Exercise goal: Please copy all the lines that follow, word for word.

Dataset section:
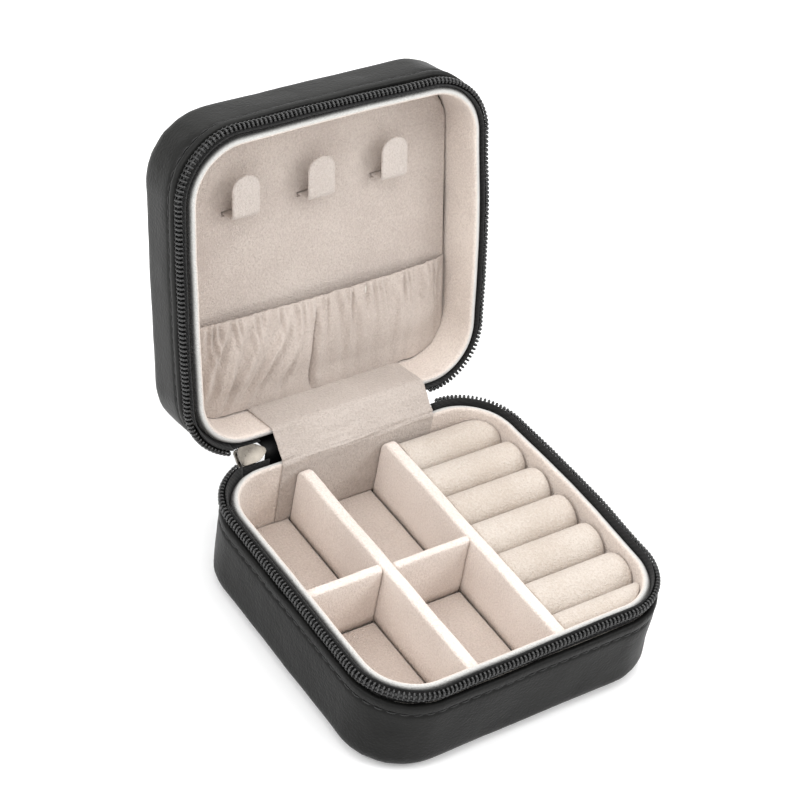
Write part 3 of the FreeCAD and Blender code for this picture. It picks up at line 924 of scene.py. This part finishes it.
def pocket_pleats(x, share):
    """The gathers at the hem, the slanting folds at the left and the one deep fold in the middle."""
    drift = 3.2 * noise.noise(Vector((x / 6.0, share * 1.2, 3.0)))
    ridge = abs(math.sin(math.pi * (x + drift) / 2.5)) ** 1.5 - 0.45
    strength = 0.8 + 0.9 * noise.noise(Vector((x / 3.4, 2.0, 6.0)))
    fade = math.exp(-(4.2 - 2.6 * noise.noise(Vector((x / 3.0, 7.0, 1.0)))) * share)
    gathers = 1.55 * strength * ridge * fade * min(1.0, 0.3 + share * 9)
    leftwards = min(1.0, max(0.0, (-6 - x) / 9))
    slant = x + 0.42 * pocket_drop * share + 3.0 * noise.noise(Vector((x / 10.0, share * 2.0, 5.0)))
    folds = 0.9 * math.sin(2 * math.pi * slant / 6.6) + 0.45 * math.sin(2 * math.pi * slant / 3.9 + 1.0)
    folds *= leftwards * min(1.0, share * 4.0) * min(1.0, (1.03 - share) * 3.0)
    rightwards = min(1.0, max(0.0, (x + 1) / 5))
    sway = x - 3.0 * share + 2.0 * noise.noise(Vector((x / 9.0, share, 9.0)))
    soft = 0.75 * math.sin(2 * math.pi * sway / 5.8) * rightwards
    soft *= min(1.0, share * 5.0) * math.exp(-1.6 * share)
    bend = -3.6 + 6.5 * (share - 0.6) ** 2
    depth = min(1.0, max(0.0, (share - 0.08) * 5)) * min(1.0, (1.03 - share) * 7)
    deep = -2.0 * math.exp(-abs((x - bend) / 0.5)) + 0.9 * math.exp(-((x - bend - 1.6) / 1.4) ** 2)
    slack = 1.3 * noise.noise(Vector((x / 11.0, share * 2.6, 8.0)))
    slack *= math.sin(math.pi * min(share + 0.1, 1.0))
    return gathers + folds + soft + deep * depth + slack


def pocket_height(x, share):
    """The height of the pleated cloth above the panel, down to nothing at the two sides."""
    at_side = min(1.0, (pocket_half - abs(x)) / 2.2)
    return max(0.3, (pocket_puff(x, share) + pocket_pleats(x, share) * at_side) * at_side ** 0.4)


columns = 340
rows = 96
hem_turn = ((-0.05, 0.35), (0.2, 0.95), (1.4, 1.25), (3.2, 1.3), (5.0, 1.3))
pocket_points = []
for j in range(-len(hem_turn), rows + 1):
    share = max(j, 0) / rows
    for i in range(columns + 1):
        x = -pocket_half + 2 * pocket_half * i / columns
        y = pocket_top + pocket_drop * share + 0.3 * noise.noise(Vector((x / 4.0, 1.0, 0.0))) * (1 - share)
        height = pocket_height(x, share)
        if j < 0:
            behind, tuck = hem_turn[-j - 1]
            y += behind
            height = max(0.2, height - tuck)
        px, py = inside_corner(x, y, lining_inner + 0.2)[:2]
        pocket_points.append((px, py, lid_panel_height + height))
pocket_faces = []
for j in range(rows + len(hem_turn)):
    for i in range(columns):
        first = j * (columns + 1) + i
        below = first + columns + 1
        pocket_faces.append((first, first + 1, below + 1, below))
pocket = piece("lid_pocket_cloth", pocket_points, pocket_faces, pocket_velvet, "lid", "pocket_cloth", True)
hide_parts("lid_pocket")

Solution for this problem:
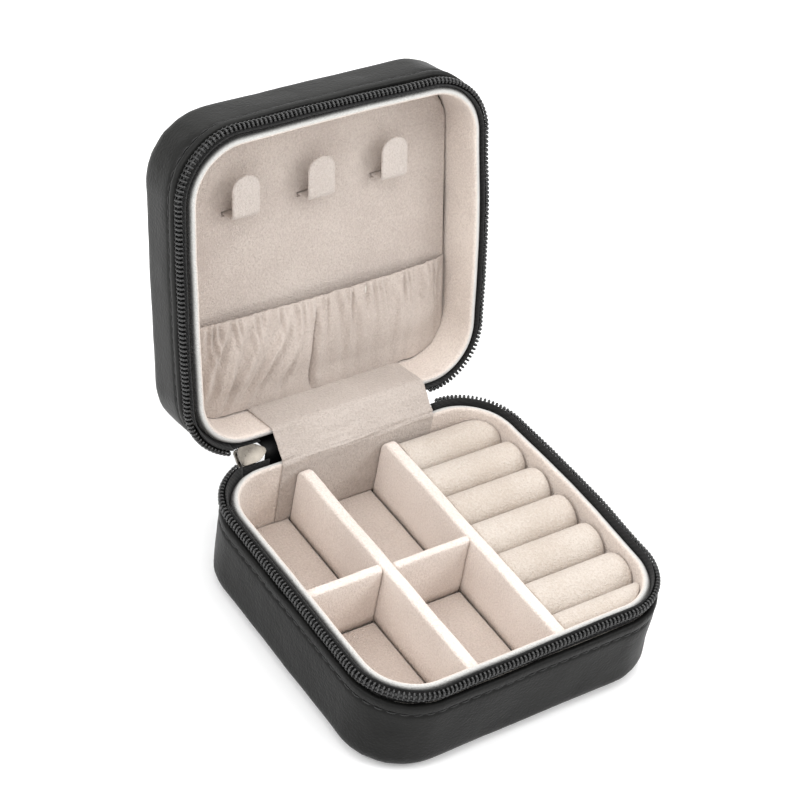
Write part 3 of the FreeCAD and Blender code for this picture. It picks up at line 924 of scene.py. This part finishes it.
def pocket_pleats(x, share):
    """The gathers at the hem, the slanting folds at the left and the one deep fold in the middle."""
    drift = 3.2 * noise.noise(Vector((x / 6.0, share * 1.2, 3.0)))
    ridge = abs(math.sin(math.pi * (x + drift) / 2.5)) ** 1.5 - 0.45
    strength = 0.8 + 0.9 * noise.noise(Vector((x / 3.4, 2.0, 6.0)))
    fade = math.exp(-(4.2 - 2.6 * noise.noise(Vector((x / 3.0, 7.0, 1.0)))) * share)
    gathers = 1.55 * strength * ridge * fade * min(1.0, 0.3 + share * 9)
    leftwards = min(1.0, max(0.0, (-6 - x) / 9))
    slant = x + 0.42 * pocket_drop * share + 3.0 * noise.noise(Vector((x / 10.0, share * 2.0, 5.0)))
    folds = 0.9 * math.sin(2 * math.pi * slant / 6.6) + 0.45 * math.sin(2 * math.pi * slant / 3.9 + 1.0)
    folds *= leftwards * min(1.0, share * 4.0) * min(1.0, (1.03 - share) * 3.0)
    rightwards = min(1.0, max(0.0, (x + 1) / 5))
    sway = x - 3.0 * share + 2.0 * noise.noise(Vector((x / 9.0, share, 9.0)))
    soft = 0.75 * math.sin(2 * math.pi * sway / 5.8) * rightwards
    soft *= min(1.0, share * 5.0) * math.exp(-1.6 * share)
    bend = -3.6 + 6.5 * (share - 0.6) ** 2
    depth = min(1.0, max(0.0, (share - 0.08) * 5)) * min(1.0, (1.03 - share) * 7)
    deep = -2.0 * math.exp(-abs((x - bend) / 0.5)) + 0.9 * math.exp(-((x - bend - 1.6) / 1.4) ** 2)
    slack = 1.3 * noise.noise(Vector((x / 11.0, share * 2.6, 8.0)))
    slack *= math.sin(math.pi * min(share + 0.1, 1.0))
    return gathers + folds + soft + deep * depth + slack


def pocket_height(x, share):
    """The height of the pleated cloth above the panel, down to nothing at the two sides."""
    at_side = min(1.0, (pocket_half - abs(x)) / 2.2)
    return max(0.3, (pocket_puff(x, share) + pocket_pleats(x, share) * at_side) * at_side ** 0.4)


columns = 340
rows = 96
hem_turn = ((-0.05, 0.35), (0.2, 0.95), (1.4, 1.25), (3.2, 1.3), (5.0, 1.3))
pocket_points = []
for j in range(-len(hem_turn), rows + 1):
    share = max(j, 0) / rows
    for i in range(columns + 1):
        x = -pocket_half + 2 * pocket_half * i / columns
        y = pocket_top + pocket_drop * share + 0.3 * noise.noise(Vector((x / 4.0, 1.0, 0.0))) * (1 - share)
        height = pocket_height(x, share)
        if j < 0:
            behind, tuck = hem_turn[-j - 1]
            y += behind
            height = max(0.2, height - tuck)
        px, py = inside_corner(x, y, lining_inner + 0.2)[:2]
        pocket_points.append((px, py, lid_panel_height + height))
pocket_faces = []
for j in range(rows + len(hem_turn)):
    for i in range(columns):
        first = j * (columns + 1) + i
        below = first + columns + 1
        pocket_faces.append((first, first + 1, below + 1, below))
pocket = piece("lid_pocket_cloth", pocket_points, pocket_faces, pocket_velvet, "lid", "pocket_cloth", True)
hide_parts("lid_pocket")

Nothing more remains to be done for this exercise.